O sindicalismo de Lula da Silva, corajosamente lançado a jornadas de embates com o capital e também contra o regime militar, ganhara tons de sacralidade. Na sucursal da Agência Estado, jamais me olharam de soslaio por conta daquela reportagem. Havia profissionalismo. A ideologia de um e de outro não atravancava as relações. Mas o pau comia solto em outros ambientes. Até hoje há petistas que não me perdoam por ter redigido aquela matéria.


E que trabalheira deu reunir tantas informações entre terça, quarta e quinta-feiras e, na sexta-feira, chegar cedo à redação e, às 22h, entregar redigidos numa antiga máquina Remington aqueles 40 mil caracteres de reportagem pura.


Hão de notar os leitores que guardo as mesmas características textuais daquele tempo. Não existe nenhuma mágica, porque sempre entendi que não basta ir a campo, recolher informações e, como Pilatos, lavar as mãos na transposição acrítica dos fatos. Há tênue linha a separar interpretação e opinião, mas só efetiva experiência profissional e personalidade consolidada permitem sair da mesmice. Sou amado e odiado como jornalista faz muito tempo. Se tivesse vocação à bajulação e à hipocrisia, seria colunista social.


A primeira gestão municipal petista estará disponível neste site amanhã, terça-feira. Uma pena que não tenha tempo para repetir quase um quarto de século depois aquela experiência, para mostrar como está Diadema hoje. Algumas matérias que editei à frente da revista LivreMercado e que estão sendo arquivadas aos poucos neste espaço ajudam a explicar a maturidade petista na gestão pública. A ponto de, já há algum tempo, este jornalista não ter tido dúvida em afirmar que Diadema é capital cultural do Grande ABC. Algo que, goste-se ou não, é obra do PT.

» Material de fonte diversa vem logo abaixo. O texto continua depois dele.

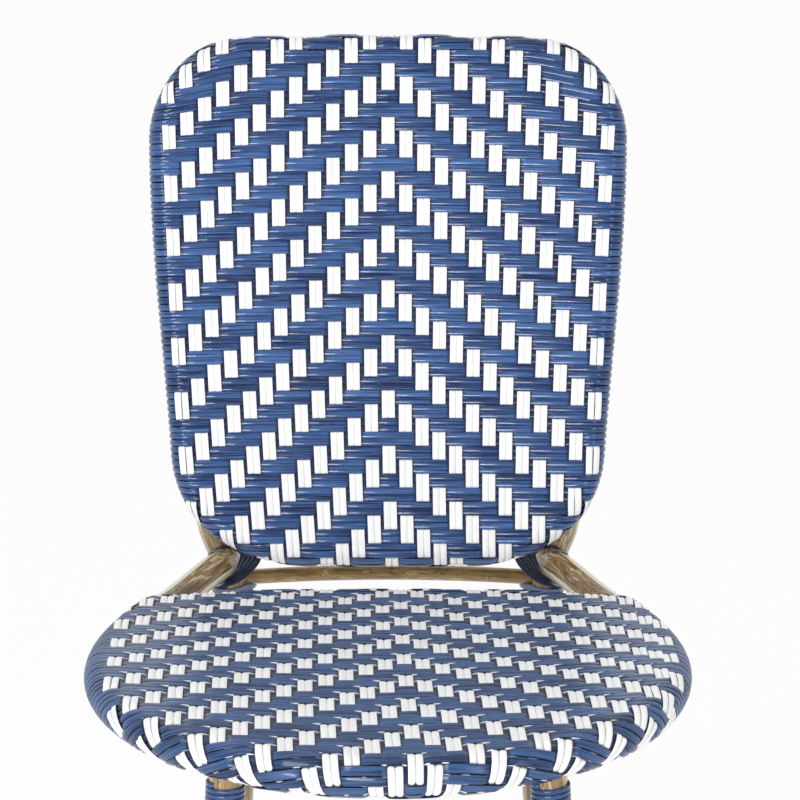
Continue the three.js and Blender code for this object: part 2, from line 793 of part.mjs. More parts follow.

O próprio Gilson Menezes, que voltou ao comando da Prefeitura em 2000, e há muito integra os partidos de sustentação do PT local, deixou de ser aquele porra louca que queria mudar o mundo numa velocidade que, todos sabemos, as elites que conduzem este País e que são reproduzidas em ambientes municipais à exaustão, colocam-se como fortes opositoras. Até porque, convenhamos, mudar o País não significa, também, trocar os pés da desigualdade social pelas mãos da arbitrariedade.